Poodah Corner

Hash Marx
[to the tune of "The Monster Mash"]

I was chilling in my suite, late one night
When my dad came in, old, fat, and white
He saw my new tattoo and my bloodshot eyes
And said to me, to my surprise:

"(Lets smoke some hash!)
I brought your mother's stash
(Lets smoke some hash!)
It's underneath the dash
(Lets smoke some hash!)
We can hot-box the Nash"
My dad brought out the Turkish Hash

We walked to Littlejohn's, and along the way
An undercover cop tried to buy our J
He said he'd run us in for the Mary Jane
Unless we wrote a check to the Capital Campaign

(He took our cash!)
It was a lot of cash
(He took our cash!)
He gave us wallet rash
(Gone in a flash)
Like the Stock Market crash
All for some hash
That quality Turkish hash

Goldilocks and the Three Beds

Treading in the footsteps of the Brothers Grimm, Poodah has set about to document contemporary fairy tales. The tale below is told about an idiot, full of sound and fury, dignifying nothing.

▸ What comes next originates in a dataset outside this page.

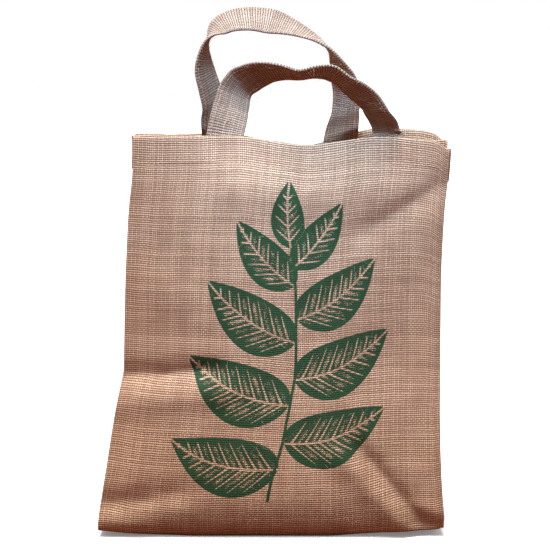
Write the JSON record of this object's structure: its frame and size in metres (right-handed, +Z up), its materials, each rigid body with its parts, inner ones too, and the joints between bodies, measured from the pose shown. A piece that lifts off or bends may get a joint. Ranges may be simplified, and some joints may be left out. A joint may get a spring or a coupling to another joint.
{
  "type": "burlap bag",
  "caption": "Burlap tote bag standing open on its folded-gusset bottom, with strap handles sewn inside its hems and a green leaf print on the front.",
  "frame": {"origin": "on the floor under the middle of the bag's bounding box", "axes": "+Z up, the printed front faces -Y, +X to the right as seen from the front"},
  "size_m": [0.3261, 0.1106, 0.489],
  "materials": {
    "front_panel": "coarse plain-weave jute with a worn green print",
    "back_panel": "coarse plain-weave jute",
    "gusset": "coarse plain-weave jute",
    "front_handle": "folded jute strap, stitched along its edges",
    "back_handle": "folded jute strap, stitched along its edges"
  },
  "bodies": {
    "root": {"front_panel": "front_panel", "back_panel": "back_panel", "gusset": "gusset", "front_handle": "front_handle", "back_handle": "back_handle"}
  },
  "joints": []
}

(Empty stage, Narrator enters stage left.)
Narrator: It was night in Mr. Jefferson's Kingdom. Goldilocks, a prince from a foreign land had consumed too much of the magic juice and needed to sleep. The prince had a problem. He didn't have a bed or an innocent first year to violate! Fortunately, he stumbled into a bonny castle in his search for hospitality. The first bed Goldilocks found was too loud.

Goldilocks: Hey Baby --
Princess 1: What the hell ? ... Get the fuck outta here!
Narrator: The second bed was too quiet.
Princess 2: ZZZzzzzzzzzz ...

(Goldilocks whisked away by two strapping University policemen to Albemarle/Charlottesville joint security facility set.)
Narrator: Then Goldilocks slipped into the Land of Nod. He awoke in a dank dungeon.
Warden: Hey Baby --
Narrator: And this cot was just right.

Brass Tax

In these desperate times, it has come to Poodah's attention that a new band of patriot has emerged. Calling themselves The Sons of Luxury Automobiles, these modern-day revolutionaries seek to abolish insidious controls on their life, liberty, and pursuit of Fahrvegnügen.

"Our driving ambition is to repeal the intolerable car tax that has been unfairly imposed on our oversized, high- performance vehicles." The Sons of Luxury Automobiles plan to protest the unfair tax by dressing as Indians and driving their cars into Boston Harbor. They also plan on tarring and gravelling tax collectors and drawing and quartering a cheap Japanese automobile.

Their rallying cry is as clear as possible for a Boston accent -- "Pahk yah cah in Bahstahn Hahbah."